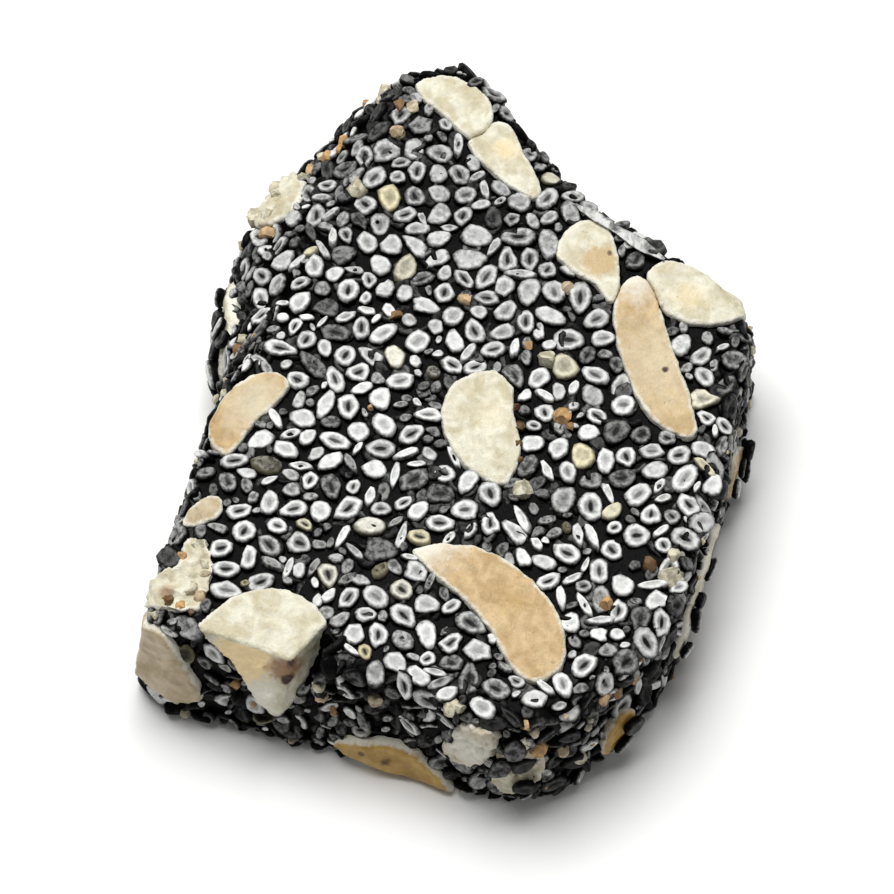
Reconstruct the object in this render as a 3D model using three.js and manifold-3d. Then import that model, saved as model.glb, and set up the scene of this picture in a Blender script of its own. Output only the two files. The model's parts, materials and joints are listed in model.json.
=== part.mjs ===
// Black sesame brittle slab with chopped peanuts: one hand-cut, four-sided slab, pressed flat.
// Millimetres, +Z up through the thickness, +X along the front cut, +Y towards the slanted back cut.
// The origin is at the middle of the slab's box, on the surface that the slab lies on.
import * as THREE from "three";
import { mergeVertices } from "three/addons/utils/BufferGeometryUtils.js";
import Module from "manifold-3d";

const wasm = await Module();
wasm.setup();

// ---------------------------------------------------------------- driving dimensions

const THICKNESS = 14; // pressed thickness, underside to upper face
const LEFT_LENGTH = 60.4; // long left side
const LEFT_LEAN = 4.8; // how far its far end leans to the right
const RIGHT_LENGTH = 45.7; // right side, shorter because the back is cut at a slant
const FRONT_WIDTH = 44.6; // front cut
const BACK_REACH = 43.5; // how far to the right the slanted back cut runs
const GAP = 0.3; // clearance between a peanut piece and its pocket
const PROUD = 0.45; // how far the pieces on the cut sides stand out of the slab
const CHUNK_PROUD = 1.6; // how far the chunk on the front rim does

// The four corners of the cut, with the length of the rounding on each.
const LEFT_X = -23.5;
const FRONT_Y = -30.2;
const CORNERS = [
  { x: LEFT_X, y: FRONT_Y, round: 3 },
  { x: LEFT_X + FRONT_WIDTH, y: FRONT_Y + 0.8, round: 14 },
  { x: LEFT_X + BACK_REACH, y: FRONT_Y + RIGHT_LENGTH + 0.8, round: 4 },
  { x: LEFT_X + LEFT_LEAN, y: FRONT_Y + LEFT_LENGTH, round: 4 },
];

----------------

» WHAT IS BEING ASKED: Repeat every line of the material exactly as given.

» SOLUTION FOR THIS EXERCISE:
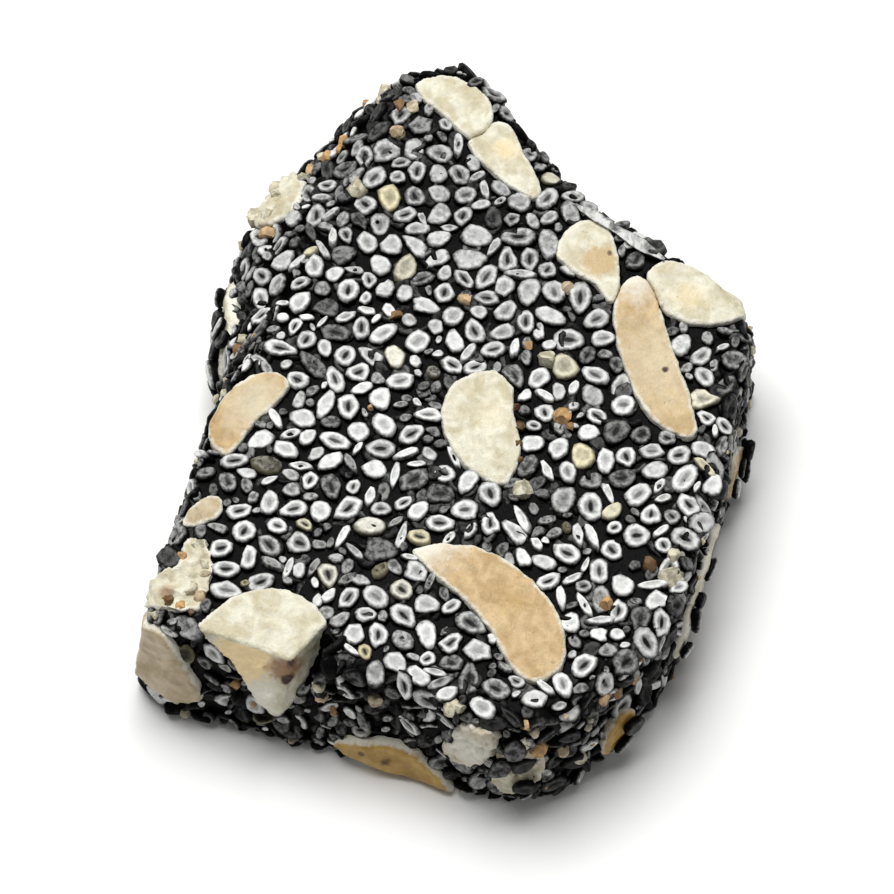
Reconstruct the object in this render as a 3D model using three.js and manifold-3d. Then import that model, saved as model.glb, and set up the scene of this picture in a Blender script of its own. Output only the two files. The model's parts, materials and joints are listed in model.json.
=== part.mjs ===
// Black sesame brittle slab with chopped peanuts: one hand-cut, four-sided slab, pressed flat.
// Millimetres, +Z up through the thickness, +X along the front cut, +Y towards the slanted back cut.
// The origin is at the middle of the slab's box, on the surface that the slab lies on.
import * as THREE from "three";
import { mergeVertices } from "three/addons/utils/BufferGeometryUtils.js";
import Module from "manifold-3d";

const wasm = await Module();
wasm.setup();

// ---------------------------------------------------------------- driving dimensions

const THICKNESS = 14; // pressed thickness, underside to upper face
const LEFT_LENGTH = 60.4; // long left side
const LEFT_LEAN = 4.8; // how far its far end leans to the right
const RIGHT_LENGTH = 45.7; // right side, shorter because the back is cut at a slant
const FRONT_WIDTH = 44.6; // front cut
const BACK_REACH = 43.5; // how far to the right the slanted back cut runs
const GAP = 0.3; // clearance between a peanut piece and its pocket
const PROUD = 0.45; // how far the pieces on the cut sides stand out of the slab
const CHUNK_PROUD = 1.6; // how far the chunk on the front rim does

// The four corners of the cut, with the length of the rounding on each.
const LEFT_X = -23.5;
const FRONT_Y = -30.2;
const CORNERS = [
  { x: LEFT_X, y: FRONT_Y, round: 3 },
  { x: LEFT_X + FRONT_WIDTH, y: FRONT_Y + 0.8, round: 14 },
  { x: LEFT_X + BACK_REACH, y: FRONT_Y + RIGHT_LENGTH + 0.8, round: 4 },
  { x: LEFT_X + LEFT_LEAN, y: FRONT_Y + LEFT_LENGTH, round: 4 },
];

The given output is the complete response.